I would reverse and remand this case with directions to enter credit for the jail time prior to sentencing, on the basis that the amended statute so requires, without any need to reach the constitutional question. If the constitutional question is reached, I would reverse and remand with directions to enter credit for the jail time prior to sentencing, on the ground that not to do so would work an unconstitutional denial of equal protection and subject mov-ant to double jeopardy.
. Reexamination of the briefs on file in the Whiteaker case confirms that the question of retroactivity of the amendment as to convictions which had become final was not briefed or argued.

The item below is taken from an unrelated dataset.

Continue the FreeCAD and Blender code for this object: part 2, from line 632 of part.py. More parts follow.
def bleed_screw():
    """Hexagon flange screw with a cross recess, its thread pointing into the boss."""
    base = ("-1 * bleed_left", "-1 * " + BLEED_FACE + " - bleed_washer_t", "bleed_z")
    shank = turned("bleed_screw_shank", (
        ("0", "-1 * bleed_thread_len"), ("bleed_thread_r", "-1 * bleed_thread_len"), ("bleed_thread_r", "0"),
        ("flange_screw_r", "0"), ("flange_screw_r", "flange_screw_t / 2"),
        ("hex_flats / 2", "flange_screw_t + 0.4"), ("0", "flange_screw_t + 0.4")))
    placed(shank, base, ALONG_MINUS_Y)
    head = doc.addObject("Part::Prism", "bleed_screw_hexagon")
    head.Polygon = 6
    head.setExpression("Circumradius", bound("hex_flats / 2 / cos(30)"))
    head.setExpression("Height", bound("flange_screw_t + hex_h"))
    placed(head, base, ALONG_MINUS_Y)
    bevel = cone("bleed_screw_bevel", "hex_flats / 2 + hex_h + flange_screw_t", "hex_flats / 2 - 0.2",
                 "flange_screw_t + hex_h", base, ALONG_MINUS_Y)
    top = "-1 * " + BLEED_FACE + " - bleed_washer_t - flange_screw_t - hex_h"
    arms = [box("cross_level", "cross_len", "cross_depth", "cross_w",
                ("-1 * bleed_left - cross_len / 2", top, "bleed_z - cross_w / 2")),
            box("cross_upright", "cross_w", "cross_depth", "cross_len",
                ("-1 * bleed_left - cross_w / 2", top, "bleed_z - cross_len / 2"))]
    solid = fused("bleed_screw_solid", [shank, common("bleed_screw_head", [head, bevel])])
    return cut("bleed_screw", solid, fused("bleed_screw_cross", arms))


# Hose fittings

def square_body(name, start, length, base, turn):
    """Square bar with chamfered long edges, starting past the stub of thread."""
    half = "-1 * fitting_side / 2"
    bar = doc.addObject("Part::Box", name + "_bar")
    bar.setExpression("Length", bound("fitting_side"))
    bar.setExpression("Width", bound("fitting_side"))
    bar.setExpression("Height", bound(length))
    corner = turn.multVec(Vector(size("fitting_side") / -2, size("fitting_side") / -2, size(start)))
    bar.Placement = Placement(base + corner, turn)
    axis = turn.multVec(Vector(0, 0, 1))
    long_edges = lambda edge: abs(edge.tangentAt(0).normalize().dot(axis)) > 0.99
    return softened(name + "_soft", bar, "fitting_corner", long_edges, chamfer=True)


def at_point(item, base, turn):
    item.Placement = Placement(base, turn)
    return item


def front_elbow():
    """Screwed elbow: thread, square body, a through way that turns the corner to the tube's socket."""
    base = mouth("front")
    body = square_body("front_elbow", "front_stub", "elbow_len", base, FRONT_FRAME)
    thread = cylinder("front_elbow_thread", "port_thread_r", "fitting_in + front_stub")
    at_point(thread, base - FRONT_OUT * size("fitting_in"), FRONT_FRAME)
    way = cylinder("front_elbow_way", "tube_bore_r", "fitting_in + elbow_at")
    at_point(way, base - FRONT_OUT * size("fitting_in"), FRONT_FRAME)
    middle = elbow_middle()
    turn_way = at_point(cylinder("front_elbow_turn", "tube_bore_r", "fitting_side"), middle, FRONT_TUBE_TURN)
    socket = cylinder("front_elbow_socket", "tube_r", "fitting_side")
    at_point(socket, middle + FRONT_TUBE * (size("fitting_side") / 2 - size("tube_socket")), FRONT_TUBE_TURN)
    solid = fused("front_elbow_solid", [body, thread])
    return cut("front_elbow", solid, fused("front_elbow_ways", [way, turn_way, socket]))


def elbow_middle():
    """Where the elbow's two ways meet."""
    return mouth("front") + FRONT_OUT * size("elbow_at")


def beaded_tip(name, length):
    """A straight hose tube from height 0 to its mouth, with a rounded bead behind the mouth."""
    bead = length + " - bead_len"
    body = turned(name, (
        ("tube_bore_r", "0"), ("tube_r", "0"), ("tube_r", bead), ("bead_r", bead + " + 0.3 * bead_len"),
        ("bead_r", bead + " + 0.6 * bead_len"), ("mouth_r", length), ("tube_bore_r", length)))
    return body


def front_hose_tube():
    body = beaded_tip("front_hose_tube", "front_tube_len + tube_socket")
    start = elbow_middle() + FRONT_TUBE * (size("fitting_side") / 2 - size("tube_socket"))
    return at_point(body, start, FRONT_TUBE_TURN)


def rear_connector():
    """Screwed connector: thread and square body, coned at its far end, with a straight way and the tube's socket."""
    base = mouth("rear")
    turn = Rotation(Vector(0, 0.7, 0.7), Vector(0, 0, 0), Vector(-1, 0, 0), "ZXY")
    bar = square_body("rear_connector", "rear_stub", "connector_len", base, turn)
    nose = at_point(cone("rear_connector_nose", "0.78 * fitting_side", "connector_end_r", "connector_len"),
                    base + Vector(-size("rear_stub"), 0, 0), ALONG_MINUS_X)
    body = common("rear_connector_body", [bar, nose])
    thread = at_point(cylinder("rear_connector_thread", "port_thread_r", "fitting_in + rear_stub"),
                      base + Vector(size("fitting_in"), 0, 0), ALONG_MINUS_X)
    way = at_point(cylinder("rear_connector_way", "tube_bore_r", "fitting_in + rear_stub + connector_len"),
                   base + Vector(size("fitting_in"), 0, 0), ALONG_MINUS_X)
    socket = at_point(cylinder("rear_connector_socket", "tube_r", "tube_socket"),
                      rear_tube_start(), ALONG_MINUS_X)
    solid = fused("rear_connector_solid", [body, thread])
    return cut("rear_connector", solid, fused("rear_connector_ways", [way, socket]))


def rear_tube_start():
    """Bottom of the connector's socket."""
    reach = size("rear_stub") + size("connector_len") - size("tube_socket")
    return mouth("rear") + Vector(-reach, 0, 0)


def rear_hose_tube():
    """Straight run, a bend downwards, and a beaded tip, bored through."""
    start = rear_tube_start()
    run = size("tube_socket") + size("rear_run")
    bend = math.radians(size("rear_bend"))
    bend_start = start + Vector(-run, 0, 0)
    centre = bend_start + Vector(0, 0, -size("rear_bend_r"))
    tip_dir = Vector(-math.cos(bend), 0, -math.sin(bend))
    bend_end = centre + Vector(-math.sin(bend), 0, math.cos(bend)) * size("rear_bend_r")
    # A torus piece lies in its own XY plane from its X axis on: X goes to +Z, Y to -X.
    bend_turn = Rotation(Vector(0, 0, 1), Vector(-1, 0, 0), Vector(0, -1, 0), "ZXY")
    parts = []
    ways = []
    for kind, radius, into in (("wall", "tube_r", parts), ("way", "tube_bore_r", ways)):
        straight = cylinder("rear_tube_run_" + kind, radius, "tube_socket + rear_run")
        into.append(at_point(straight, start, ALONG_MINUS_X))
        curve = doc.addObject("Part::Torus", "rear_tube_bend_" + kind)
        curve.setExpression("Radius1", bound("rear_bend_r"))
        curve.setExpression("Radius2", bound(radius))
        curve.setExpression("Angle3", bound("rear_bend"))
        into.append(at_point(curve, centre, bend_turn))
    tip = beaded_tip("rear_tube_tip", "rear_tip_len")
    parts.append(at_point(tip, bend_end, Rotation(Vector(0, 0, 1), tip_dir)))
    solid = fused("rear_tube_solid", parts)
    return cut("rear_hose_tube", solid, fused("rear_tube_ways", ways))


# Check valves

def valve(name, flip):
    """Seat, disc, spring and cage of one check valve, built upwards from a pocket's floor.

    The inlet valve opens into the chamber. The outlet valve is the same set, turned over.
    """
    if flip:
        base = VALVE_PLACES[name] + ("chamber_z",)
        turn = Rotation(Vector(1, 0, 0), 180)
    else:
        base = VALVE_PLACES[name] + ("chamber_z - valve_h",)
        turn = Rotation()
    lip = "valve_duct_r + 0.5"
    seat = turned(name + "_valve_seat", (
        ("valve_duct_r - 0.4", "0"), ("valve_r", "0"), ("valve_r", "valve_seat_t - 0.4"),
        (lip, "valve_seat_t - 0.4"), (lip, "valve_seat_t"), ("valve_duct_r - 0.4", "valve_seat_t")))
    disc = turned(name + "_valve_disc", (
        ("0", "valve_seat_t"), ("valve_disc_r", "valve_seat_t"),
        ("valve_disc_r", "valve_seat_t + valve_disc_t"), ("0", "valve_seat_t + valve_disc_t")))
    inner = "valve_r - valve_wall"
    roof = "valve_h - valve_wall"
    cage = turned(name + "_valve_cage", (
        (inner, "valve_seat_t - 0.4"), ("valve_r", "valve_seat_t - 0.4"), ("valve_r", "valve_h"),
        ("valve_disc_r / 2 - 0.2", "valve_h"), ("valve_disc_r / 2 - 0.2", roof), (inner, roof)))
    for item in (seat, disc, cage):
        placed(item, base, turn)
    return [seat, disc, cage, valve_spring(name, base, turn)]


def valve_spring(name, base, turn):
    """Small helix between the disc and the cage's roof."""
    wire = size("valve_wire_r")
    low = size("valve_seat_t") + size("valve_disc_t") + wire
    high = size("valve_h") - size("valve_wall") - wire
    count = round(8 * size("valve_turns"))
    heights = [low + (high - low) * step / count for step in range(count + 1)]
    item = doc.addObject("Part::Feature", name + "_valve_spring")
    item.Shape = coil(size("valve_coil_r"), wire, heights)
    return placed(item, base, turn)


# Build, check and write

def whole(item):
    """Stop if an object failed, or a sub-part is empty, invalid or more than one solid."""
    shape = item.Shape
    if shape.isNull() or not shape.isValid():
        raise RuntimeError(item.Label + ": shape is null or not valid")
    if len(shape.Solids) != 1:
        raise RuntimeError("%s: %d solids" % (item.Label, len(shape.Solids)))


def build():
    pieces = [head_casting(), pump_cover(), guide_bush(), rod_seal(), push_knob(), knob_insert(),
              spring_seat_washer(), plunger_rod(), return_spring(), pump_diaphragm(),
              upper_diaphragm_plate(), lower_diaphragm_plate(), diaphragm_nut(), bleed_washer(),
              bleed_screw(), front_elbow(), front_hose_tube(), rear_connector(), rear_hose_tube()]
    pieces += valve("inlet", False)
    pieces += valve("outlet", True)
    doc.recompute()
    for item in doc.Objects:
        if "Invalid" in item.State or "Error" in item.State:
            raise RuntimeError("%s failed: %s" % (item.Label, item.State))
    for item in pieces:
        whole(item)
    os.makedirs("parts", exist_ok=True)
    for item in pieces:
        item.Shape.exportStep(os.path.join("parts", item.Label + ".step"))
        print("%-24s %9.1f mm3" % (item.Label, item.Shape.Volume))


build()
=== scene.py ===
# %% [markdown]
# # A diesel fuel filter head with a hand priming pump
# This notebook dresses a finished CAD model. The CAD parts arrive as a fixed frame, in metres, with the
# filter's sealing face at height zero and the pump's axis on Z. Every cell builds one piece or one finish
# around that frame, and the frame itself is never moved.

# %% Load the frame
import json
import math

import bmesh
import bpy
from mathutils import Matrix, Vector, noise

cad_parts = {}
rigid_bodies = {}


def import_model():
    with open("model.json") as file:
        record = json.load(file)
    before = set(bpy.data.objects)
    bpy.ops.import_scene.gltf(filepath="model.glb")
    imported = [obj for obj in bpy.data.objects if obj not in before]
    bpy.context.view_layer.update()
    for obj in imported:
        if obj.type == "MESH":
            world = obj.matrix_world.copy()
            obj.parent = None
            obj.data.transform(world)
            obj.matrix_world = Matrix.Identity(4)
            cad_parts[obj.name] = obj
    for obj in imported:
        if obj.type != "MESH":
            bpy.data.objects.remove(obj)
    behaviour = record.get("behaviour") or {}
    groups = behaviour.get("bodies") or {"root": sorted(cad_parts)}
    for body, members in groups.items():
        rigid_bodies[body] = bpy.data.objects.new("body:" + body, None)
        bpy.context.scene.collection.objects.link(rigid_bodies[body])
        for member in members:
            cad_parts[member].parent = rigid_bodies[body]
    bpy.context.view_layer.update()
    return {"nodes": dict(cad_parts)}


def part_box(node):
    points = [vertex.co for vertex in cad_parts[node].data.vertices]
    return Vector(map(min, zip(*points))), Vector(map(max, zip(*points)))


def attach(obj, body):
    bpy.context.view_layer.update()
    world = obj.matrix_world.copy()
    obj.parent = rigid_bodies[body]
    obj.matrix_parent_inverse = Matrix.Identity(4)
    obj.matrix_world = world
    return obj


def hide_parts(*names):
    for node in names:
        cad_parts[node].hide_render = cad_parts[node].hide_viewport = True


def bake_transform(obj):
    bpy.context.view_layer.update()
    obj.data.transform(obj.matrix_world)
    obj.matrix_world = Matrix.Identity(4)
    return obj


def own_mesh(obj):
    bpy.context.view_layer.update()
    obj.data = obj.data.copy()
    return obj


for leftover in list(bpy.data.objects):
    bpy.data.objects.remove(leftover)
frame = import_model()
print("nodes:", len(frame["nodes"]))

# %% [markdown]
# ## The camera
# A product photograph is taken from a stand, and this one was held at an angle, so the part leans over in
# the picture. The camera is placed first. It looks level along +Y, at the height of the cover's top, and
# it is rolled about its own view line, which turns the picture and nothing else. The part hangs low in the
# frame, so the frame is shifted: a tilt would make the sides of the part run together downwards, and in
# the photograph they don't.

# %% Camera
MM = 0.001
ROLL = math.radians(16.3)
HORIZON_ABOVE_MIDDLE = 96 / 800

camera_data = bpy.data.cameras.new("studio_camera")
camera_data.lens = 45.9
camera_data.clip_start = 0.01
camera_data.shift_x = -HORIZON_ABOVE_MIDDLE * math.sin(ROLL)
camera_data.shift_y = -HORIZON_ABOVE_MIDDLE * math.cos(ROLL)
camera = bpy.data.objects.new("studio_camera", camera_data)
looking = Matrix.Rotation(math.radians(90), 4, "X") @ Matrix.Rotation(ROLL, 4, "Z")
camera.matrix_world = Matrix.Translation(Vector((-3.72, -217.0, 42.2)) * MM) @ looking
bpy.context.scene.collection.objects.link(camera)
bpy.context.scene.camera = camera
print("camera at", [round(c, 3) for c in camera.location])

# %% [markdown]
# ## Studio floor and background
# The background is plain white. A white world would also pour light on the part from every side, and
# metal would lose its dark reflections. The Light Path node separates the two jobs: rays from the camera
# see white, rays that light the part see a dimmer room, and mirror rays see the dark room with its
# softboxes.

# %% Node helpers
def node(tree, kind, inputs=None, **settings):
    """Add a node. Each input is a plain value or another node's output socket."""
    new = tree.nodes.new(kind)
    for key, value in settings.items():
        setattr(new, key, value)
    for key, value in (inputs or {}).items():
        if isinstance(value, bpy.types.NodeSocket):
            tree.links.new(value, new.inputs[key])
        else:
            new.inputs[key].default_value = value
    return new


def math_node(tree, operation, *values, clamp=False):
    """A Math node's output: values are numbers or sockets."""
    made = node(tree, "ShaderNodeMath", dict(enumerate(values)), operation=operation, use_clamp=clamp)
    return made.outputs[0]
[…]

. In considering whether or not the accused is entitled to bail, it is not proper to consider the evidence from the standpoint of an appellate court. On the contrary, . . the proper test is whether the evidence before the judge on the hearing for bail tends strongly to show guilt of a capital offence . . .’’Ex parte Verdea, 291 Mo. 552, 237 S.W. 734, 737 (banc 1922). “[Bjefore a defendant should be committed without bail, ‘such facts must be shown as to raise a strong presumption of guilt of the crime charged.’ ” Ex parte Knight, 301 Mo. 63, 254 S.W. 1077, 1079 (banc 1923). “It is also to be kept in mind that the question here [referring to a proceeding to fix bail] is not whether the evidence presented would support a jury’s verdict of guilt of first degree murder. . The test in this proceeding is whether the evidence presented and under consideration on this hearing constitutes proof that is evident of guilt or murder in the first degree, or establishes facts and circumstances which make the presumption of such guilt strong.” In re Schultz, 302 Mo. 181, 257 S.W. 447, 448 (banc 1924). See, also, Williams v. Missouri Department of Corrections, 463 F.2d 993, 995 (8th Cir. 1972), where the court points out that under the Missouri constitutional provisions, the fact a defendant is charged with a capital crime does not necessarily mean he is not entitled to bail.